Now you might be wondering, “What do I do to fix redundant content?”
How to fix redundant content
There are a handful of ways that you can do this that work really well.
1. Merge redundant pages together
One is to merge your redundant content into one authoritative page per topic. So what you do is you find a bunch of those blog posts that are addressing the same intent, and then you make one authoritative comprehensive page. So give that a clear URL. Instead of,
…just make it:
Give it a clear URL, something that’s easy to remember. Then 301 redirect all the merged pages to that final destination. Then promote it and build internal links to that new, authoritative page.

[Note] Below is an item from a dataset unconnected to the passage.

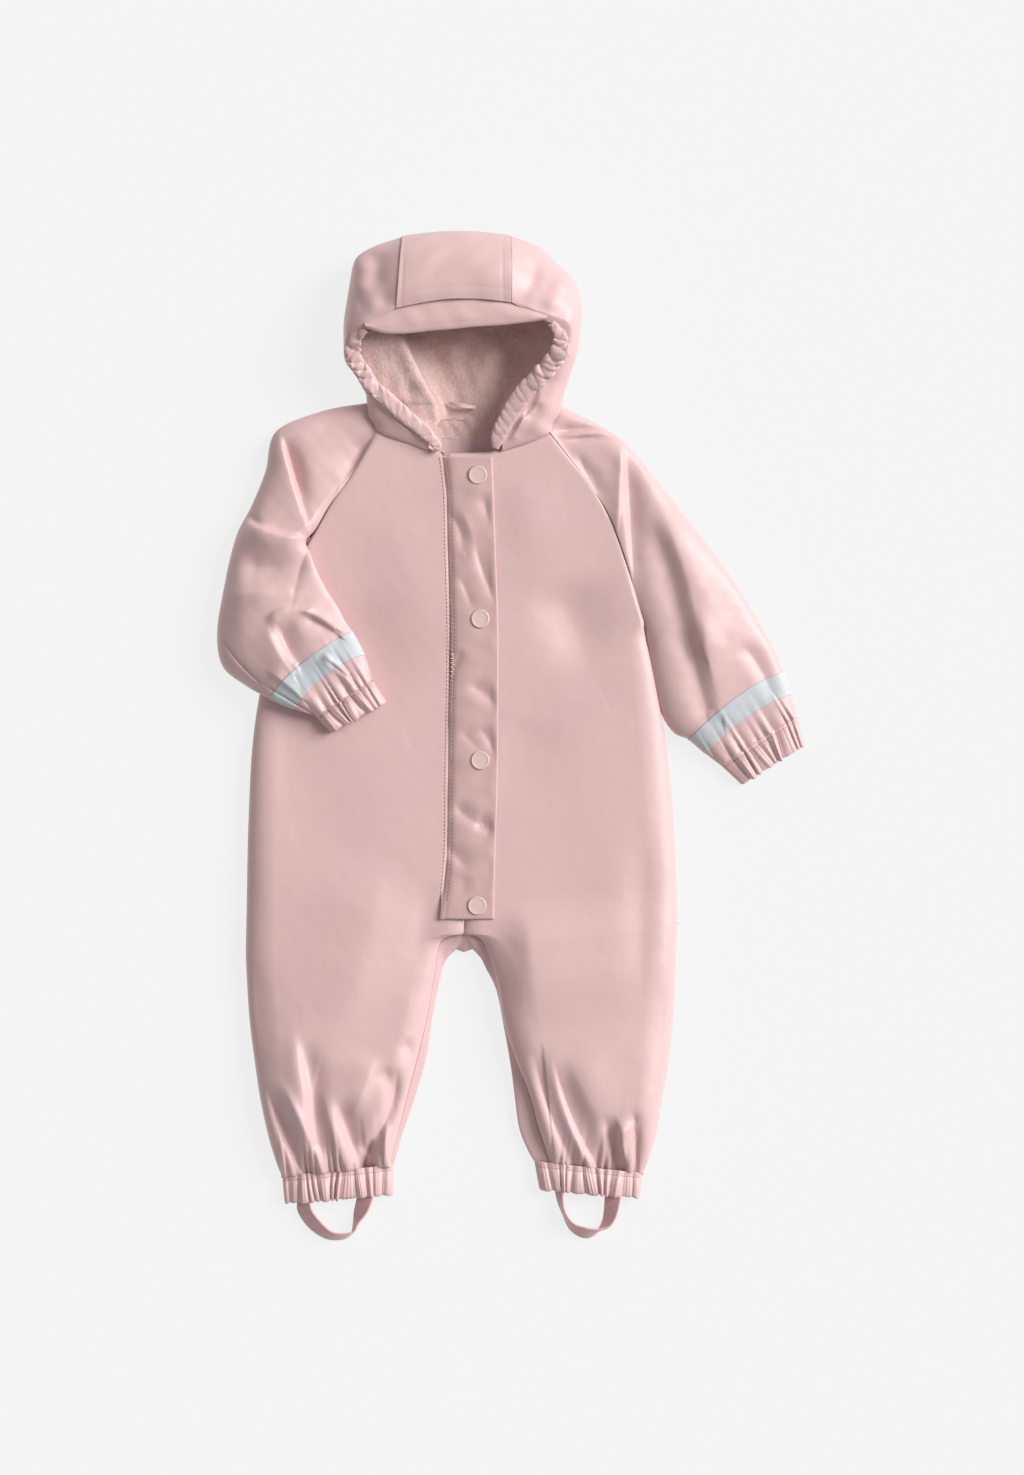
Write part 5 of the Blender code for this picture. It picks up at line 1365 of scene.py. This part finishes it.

That’s a really good way to increase your rankings and increase your organic traffic and that’s something that has worked really, really well for Overthink Group clients and it can work well for you too.
2. Remix and expand redundant content
Another way to deal with redundant content is to remix and expand that content. So you might have a bunch of content of that addresses the same problem, but you could frame it in a different way. You could expand it. You could create something more comprehensive on a more specific subtopic related to what that post is about, and you can use redundant content as a starter so you’re not starting from scratch. That is an option. Just make that content a little bit more specific. Update it, make sure that it’s comprehensive, that it’s very valuable as a standalone piece, and then if you’re pulling in a different blog posts to expand it, then 301 redirect to those.
3. De-index redundant content
A third way of dealing with redundant content is to just de-index it, hide it from Google. Sometimes you’re going to have helpful content that isn’t all that valuable for people who are searching for the answers to problems, but it might still be useful for people who are on your email list or maybe following you on social media or it might just be something that’s helpful for sales reps to direct people to.
You don’t need to delete it, but you can go ahead and de-index it so that it’s not competing with the other content in the search engine. So that is in a nutshell what redundant content is and how to deal with it.